New Curriculum at Chicago Public Schools
The project is based on a historic trade route that's hundreds of years old.
The Silk Road Project is part of a year-long festival that includes concerts and exhibits across the city.
They're inspired by the trade routes that connected China to the Mediterranean until the 14th century.
Students will learn about the cultural and historical importance of the region, and how it relates to the present day.
Laura Freid is executive director of the Silk Road Project.
"We think that everyone asks this essential question: 'Who am I, and where do I come from?

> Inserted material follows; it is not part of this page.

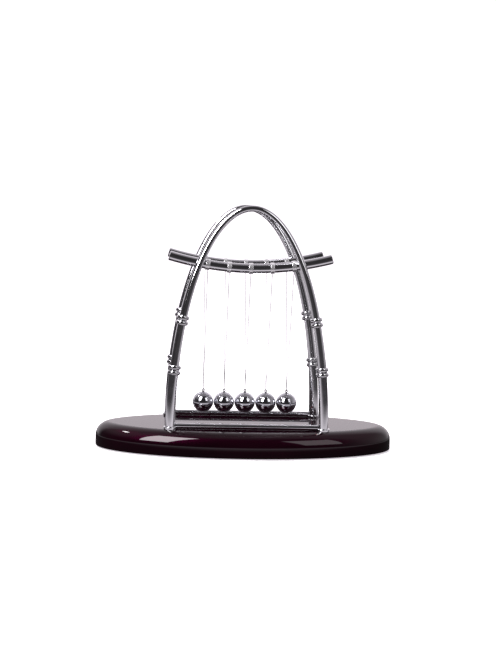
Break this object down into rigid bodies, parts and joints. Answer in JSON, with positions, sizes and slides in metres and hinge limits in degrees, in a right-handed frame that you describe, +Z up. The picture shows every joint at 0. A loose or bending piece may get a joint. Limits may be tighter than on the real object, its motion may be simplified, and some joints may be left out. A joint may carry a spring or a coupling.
{
  "type": "newtons cradle",
  "caption": "Desk Newton's cradle: a row of steel balls hangs on nylon strings between sagging rails carried by chrome arches on a glossy oval base.",
  "frame": {"origin": "middle of the base's footprint on the surface that the cradle stands on, under the rubber pads", "axes": "+X along the base and along the row of balls, +Y from the front arch to the rear arch, +Z up"},
  "size_m": [0.23, 0.104, 0.1883],
  "materials": {
    "lacquer": "dark cherry high-gloss lacquer",
    "frame_chrome": "bright chrome plate",
    "band_silver": "bright silver foil band",
    "ball_chrome": "polished chrome",
    "eye_steel": "dark polished steel",
    "nylon": "clear nylon",
    "pad_rubber": "matt black",
    "zinc_steel": "zinc plated"
  },
  "bodies": {
    "stand": {"base": "lacquer", "front_arch": "frame_chrome", "front_band_1": "band_silver", "front_band_2": "band_silver", "front_band_3": "band_silver", "front_band_4": "band_silver", "front_band_5": "band_silver", "front_left_foot_ring": "frame_chrome", "front_left_lower_collar": "frame_chrome", "front_left_pad": "pad_rubber", "front_left_upper_collar": "frame_chrome", "front_lower_bar": "frame_chrome", "front_rail": "frame_chrome", "front_right_foot_ring": "frame_chrome", "front_right_lower_collar": "frame_chrome", "front_right_pad": "pad_rubber", "front_right_upper_collar": "frame_chrome", "leg_screws": "zinc_steel", "leg_washers": "zinc_steel", "rail_pins": "zinc_steel", "rear_arch": "frame_chrome", "rear_band_1": "band_silver", "rear_band_2": "band_silver", "rear_band_3": "band_silver", "rear_band_4": "band_silver", "rear_band_5": "band_silver", "rear_left_foot_ring": "frame_chrome", "rear_left_lower_collar": "frame_chrome", "rear_left_pad": "pad_rubber", "rear_left_upper_collar": "frame_chrome", "rear_lower_bar": "frame_chrome", "rear_rail": "frame_chrome", "rear_right_foot_ring": "frame_chrome", "rear_right_lower_collar": "frame_chrome", "rear_right_pad": "pad_rubber", "rear_right_upper_collar": "frame_chrome"},
    "pendulum_1": {"ball_1": "ball_chrome", "ball_1_eye": "eye_steel", "string_1": "nylon"},
    "pendulum_2": {"ball_2": "ball_chrome", "ball_2_eye": "eye_steel", "string_2": "nylon"},
    "pendulum_3": {"ball_3": "ball_chrome", "ball_3_eye": "eye_steel", "string_3": "nylon"},
    "pendulum_4": {"ball_4": "ball_chrome", "ball_4_eye": "eye_steel", "string_4": "nylon"},
    "pendulum_5": {"ball_5": "ball_chrome", "ball_5_eye": "eye_steel", "string_5": "nylon"}
  },
  "joints": [
    {"name": "ball_1_swing", "type": "hinge", "parent": "stand", "child": "pendulum_1", "pos_m": [-0.0324, 0, 0.13899], "axis": [0, 1, 0], "range_deg": [0, 60]},
    {"name": "ball_2_swing", "type": "hinge", "parent": "stand", "child": "pendulum_2", "pos_m": [-0.0162, 0, 0.13727], "axis": [0, 1, 0], "range_deg": [-0.08, 0.08]},
    {"name": "ball_3_swing", "type": "hinge", "parent": "stand", "child": "pendulum_3", "pos_m": [0, 0, 0.13671], "axis": [0, 1, 0], "range_deg": [-0.08, 0.08]},
    {"name": "ball_4_swing", "type": "hinge", "parent": "stand", "child": "pendulum_4", "pos_m": [0.0162, 0, 0.13727], "axis": [0, 1, 0], "range_deg": [-0.08, 0.08]},
    {"name": "ball_5_swing", "type": "hinge", "parent": "stand", "child": "pendulum_5", "pos_m": [0.0324, 0, 0.13899], "axis": [0, -1, 0], "range_deg": [0, 60]}
  ]
}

And why is this information about another culture thousands of years ago and miles and miles away, of interest to me?'"
Freid hopes the project answers these questions by inspiring students to look deeper, and make connections with others.
One of the ways they'll be doing that is through the Genographic Project, sponsored by National Geographic and IBM.

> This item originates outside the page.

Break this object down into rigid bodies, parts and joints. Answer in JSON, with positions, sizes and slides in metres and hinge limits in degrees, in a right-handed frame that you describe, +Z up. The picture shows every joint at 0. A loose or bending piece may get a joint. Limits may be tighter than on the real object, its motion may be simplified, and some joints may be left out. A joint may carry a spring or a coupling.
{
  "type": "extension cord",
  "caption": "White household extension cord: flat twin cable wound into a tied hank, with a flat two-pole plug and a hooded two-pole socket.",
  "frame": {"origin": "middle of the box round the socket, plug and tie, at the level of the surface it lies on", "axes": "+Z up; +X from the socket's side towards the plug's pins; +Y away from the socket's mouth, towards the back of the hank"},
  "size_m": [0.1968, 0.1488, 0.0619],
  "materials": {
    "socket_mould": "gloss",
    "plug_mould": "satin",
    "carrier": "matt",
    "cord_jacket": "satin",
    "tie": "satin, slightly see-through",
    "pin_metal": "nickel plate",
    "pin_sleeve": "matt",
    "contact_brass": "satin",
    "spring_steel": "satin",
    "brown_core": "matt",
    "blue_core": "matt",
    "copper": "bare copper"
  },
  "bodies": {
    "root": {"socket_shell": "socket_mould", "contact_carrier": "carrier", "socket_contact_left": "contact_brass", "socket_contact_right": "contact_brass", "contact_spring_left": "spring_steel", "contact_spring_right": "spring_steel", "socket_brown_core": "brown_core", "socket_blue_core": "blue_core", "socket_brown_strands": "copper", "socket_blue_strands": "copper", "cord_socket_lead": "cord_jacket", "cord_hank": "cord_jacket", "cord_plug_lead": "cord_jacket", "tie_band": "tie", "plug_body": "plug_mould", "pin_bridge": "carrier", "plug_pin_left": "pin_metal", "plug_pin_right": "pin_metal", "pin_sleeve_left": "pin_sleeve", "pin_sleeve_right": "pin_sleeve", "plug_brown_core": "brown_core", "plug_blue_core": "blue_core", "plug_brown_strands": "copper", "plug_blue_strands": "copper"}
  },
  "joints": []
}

Alex Moen, the program director, says about 1,000 students will get kits to take a sample of their DNA.
Those kits will show students the migratory path of their ancestors.
"What these kids will learn is that we're not that different," he says. "We actually share this common origin. Our genetic makeup on a molecular basis is really so similar that any kind of differences we see truly are superficial, and skin-deep."
Silk Road was founded by cellist Yo-Yo Ma.
Teachers and students will get to see live musical performances and visit museums as part of the program.